To summarize what derivational affixes do:
- Change word class (verb → noun, adjective → adverb, etc.)
- Modify meaning by adding negation, repetition, or specialization
- Create new lexemes that are related to but distinct from the original word
Analysis of Word Components
Breaking a complex word into its morphemes is a core skill in morphology. Follow these steps:
- Identify the root or base word. This is the core morpheme that carries the main meaning.
- Separate derivational affixes from inflectional suffixes. Remember, inflectional morphemes will always be on the outermost layer.
- Determine the function of each morpheme. Ask: does it change the word class? Does it add grammatical information? Does it shift the meaning?
Worked example: "unhappiness"
- Root: happy (adjective)
- Derivational prefix: un- (adds negation; word stays an adjective → unhappy)
- Derivational suffix: -ness (converts adjective to abstract noun → unhappiness)

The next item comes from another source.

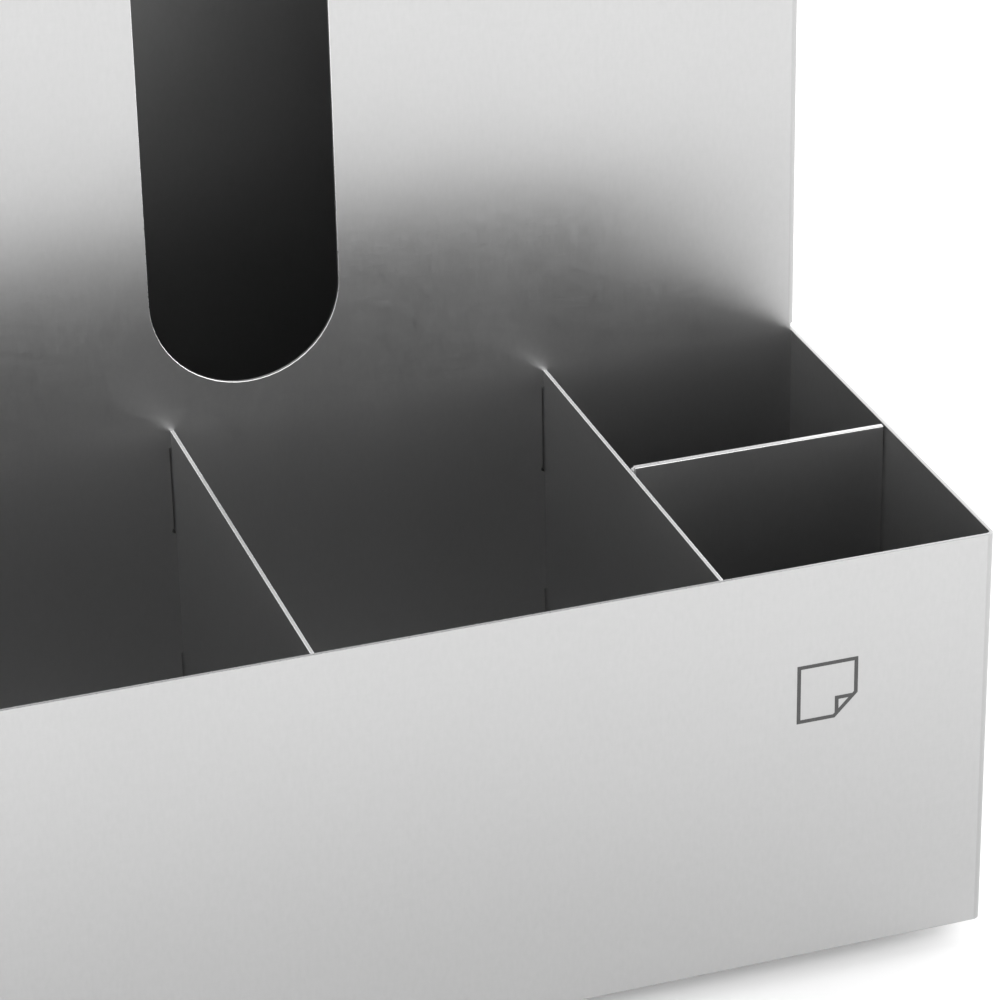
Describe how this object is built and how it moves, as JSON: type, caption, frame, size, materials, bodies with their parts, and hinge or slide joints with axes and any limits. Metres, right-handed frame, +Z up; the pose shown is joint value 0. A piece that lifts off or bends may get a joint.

- No inflectional suffixes
- Result: an abstract noun meaning "the quality of not being happy"
Notice the order of operations: derivation happens first (un- then -ness), and any inflection would go on the outside.
Practice with these complex words:
- internationalization: inter- + nation + -al + -ize + -ation. The root is the noun nation. Each suffix shifts the word class: noun → adjective (national) → verb (nationalize) → noun (nationalization). The prefix inter- adds the meaning "between."
- misunderstandings: mis- + under- + stand + -ing + -s. The root is the verb stand. The prefixes under- and mis- modify meaning. The suffix -ing derives a noun, and -s is the inflectional plural on the outside.
- rewritable: re- + write + -able. The root is the verb write. The prefix re- adds "again," and the suffix -able converts it to an adjective meaning "able to be rewritten."
When you analyze a word, trace how each morpheme contributes to the overall meaning and grammatical function, building outward from the root.